(Object modeling scripts)
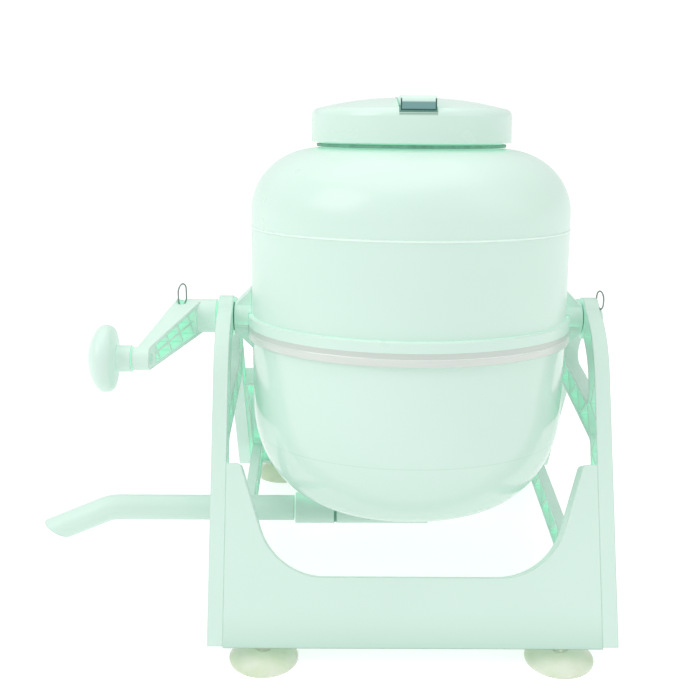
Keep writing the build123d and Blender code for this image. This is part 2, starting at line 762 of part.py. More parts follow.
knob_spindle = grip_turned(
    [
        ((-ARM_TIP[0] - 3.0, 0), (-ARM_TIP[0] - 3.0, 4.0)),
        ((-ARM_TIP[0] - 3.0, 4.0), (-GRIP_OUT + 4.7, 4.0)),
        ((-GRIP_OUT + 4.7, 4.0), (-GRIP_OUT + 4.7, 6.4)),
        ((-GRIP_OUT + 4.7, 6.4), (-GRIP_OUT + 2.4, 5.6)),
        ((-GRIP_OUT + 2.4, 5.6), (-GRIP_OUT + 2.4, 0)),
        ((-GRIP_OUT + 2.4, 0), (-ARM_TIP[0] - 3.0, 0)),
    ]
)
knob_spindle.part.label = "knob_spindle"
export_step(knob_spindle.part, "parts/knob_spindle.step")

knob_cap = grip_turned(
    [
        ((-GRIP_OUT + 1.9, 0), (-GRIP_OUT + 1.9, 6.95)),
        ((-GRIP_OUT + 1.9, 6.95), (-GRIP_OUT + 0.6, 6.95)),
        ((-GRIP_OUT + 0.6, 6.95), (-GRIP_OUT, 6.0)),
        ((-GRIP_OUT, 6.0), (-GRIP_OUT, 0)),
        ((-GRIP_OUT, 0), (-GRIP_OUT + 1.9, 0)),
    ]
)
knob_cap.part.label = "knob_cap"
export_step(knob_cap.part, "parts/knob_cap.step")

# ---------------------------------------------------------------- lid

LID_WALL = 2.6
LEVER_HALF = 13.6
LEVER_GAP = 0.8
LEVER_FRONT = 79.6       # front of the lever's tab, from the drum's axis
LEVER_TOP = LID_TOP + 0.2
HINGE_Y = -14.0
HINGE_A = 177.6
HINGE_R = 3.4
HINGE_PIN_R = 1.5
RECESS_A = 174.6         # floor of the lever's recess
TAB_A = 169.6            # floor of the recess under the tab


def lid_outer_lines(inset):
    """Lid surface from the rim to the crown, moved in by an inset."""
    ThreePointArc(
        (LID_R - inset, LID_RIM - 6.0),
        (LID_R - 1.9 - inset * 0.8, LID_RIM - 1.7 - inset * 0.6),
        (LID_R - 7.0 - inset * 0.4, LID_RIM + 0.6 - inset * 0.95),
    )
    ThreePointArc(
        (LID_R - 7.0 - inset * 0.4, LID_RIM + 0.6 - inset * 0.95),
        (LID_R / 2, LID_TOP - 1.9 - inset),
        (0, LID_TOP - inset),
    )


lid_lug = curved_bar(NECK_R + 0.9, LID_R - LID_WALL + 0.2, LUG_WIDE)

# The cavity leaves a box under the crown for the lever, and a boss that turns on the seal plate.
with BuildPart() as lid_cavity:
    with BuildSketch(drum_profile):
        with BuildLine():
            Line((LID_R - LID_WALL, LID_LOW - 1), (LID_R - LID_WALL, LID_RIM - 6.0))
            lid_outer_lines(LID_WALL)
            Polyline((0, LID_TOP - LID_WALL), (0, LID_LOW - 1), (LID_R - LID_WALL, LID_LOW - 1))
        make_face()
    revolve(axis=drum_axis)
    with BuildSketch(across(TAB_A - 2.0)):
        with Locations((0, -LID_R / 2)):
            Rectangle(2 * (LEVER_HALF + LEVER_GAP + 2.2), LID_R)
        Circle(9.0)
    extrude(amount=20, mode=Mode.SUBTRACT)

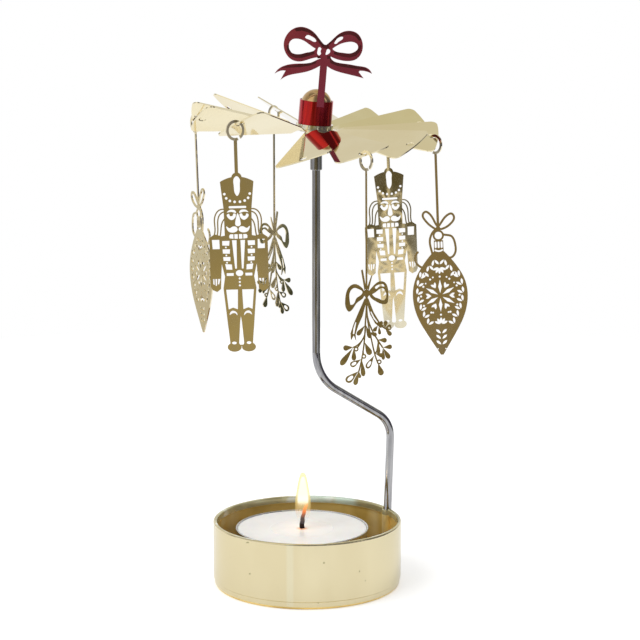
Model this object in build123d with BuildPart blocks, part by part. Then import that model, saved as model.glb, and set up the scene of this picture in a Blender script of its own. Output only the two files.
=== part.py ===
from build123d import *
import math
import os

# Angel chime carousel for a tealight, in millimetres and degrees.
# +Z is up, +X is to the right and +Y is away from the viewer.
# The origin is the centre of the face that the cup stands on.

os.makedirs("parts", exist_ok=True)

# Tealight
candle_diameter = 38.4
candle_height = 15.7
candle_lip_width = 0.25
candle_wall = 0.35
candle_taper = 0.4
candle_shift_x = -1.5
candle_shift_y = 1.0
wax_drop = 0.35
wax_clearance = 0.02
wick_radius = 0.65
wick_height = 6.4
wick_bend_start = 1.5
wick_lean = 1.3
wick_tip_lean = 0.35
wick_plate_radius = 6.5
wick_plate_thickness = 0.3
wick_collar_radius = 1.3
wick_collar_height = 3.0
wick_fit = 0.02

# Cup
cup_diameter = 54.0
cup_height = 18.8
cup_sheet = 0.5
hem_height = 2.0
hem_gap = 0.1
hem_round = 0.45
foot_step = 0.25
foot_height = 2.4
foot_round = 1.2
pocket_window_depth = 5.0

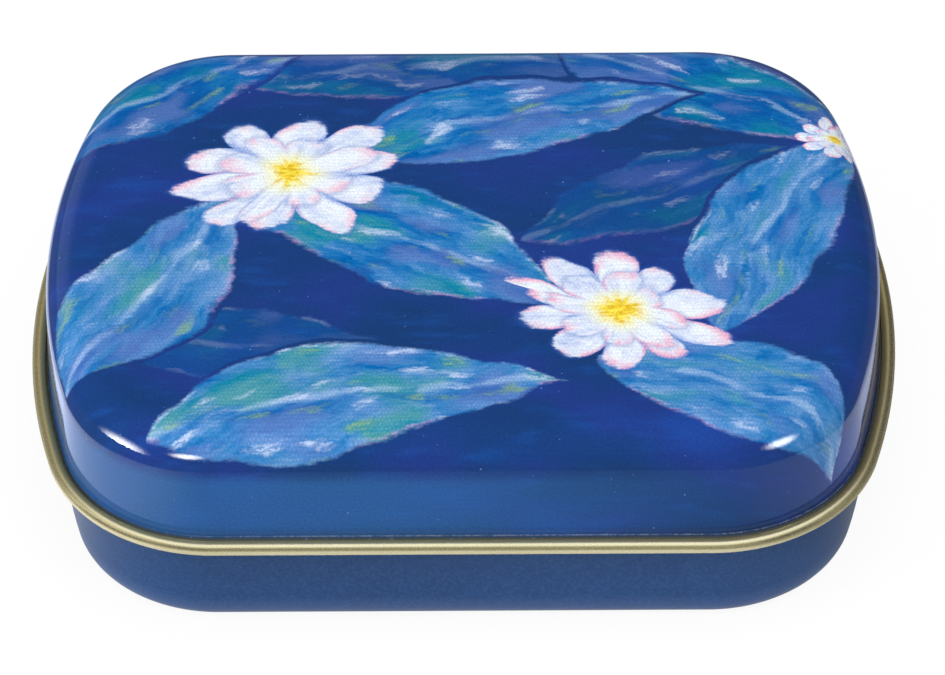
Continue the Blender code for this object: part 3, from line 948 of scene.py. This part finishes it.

=== PROBLEM DETAILS ===
Your output must be the lines of the material above, from the first through the line that contains "lid_lug = curved_bar(NECK_R", copied exactly. Include both endpoints and nothing else.

=== RIGHT ANSWER ===
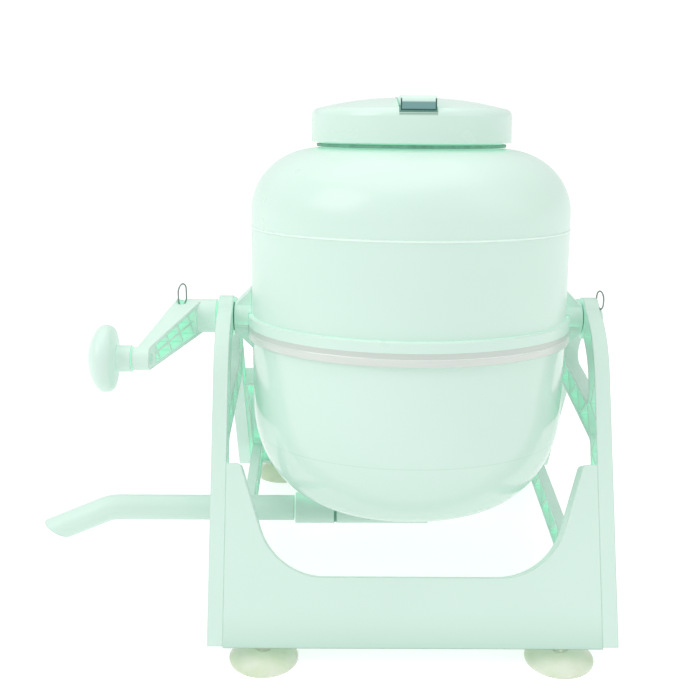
Keep writing the build123d and Blender code for this image. This is part 2, starting at line 762 of part.py. More parts follow.
knob_spindle = grip_turned(
    [
        ((-ARM_TIP[0] - 3.0, 0), (-ARM_TIP[0] - 3.0, 4.0)),
        ((-ARM_TIP[0] - 3.0, 4.0), (-GRIP_OUT + 4.7, 4.0)),
        ((-GRIP_OUT + 4.7, 4.0), (-GRIP_OUT + 4.7, 6.4)),
        ((-GRIP_OUT + 4.7, 6.4), (-GRIP_OUT + 2.4, 5.6)),
        ((-GRIP_OUT + 2.4, 5.6), (-GRIP_OUT + 2.4, 0)),
        ((-GRIP_OUT + 2.4, 0), (-ARM_TIP[0] - 3.0, 0)),
    ]
)
knob_spindle.part.label = "knob_spindle"
export_step(knob_spindle.part, "parts/knob_spindle.step")

knob_cap = grip_turned(
    [
        ((-GRIP_OUT + 1.9, 0), (-GRIP_OUT + 1.9, 6.95)),
        ((-GRIP_OUT + 1.9, 6.95), (-GRIP_OUT + 0.6, 6.95)),
        ((-GRIP_OUT + 0.6, 6.95), (-GRIP_OUT, 6.0)),
        ((-GRIP_OUT, 6.0), (-GRIP_OUT, 0)),
        ((-GRIP_OUT, 0), (-GRIP_OUT + 1.9, 0)),
    ]
)
knob_cap.part.label = "knob_cap"
export_step(knob_cap.part, "parts/knob_cap.step")

# ---------------------------------------------------------------- lid

LID_WALL = 2.6
LEVER_HALF = 13.6
LEVER_GAP = 0.8
LEVER_FRONT = 79.6       # front of the lever's tab, from the drum's axis
LEVER_TOP = LID_TOP + 0.2
HINGE_Y = -14.0
HINGE_A = 177.6
HINGE_R = 3.4
HINGE_PIN_R = 1.5
RECESS_A = 174.6         # floor of the lever's recess
TAB_A = 169.6            # floor of the recess under the tab


def lid_outer_lines(inset):
    """Lid surface from the rim to the crown, moved in by an inset."""
    ThreePointArc(
        (LID_R - inset, LID_RIM - 6.0),
        (LID_R - 1.9 - inset * 0.8, LID_RIM - 1.7 - inset * 0.6),
        (LID_R - 7.0 - inset * 0.4, LID_RIM + 0.6 - inset * 0.95),
    )
    ThreePointArc(
        (LID_R - 7.0 - inset * 0.4, LID_RIM + 0.6 - inset * 0.95),
        (LID_R / 2, LID_TOP - 1.9 - inset),
        (0, LID_TOP - inset),
    )


lid_lug = curved_bar(NECK_R + 0.9, LID_R - LID_WALL + 0.2, LUG_WIDE)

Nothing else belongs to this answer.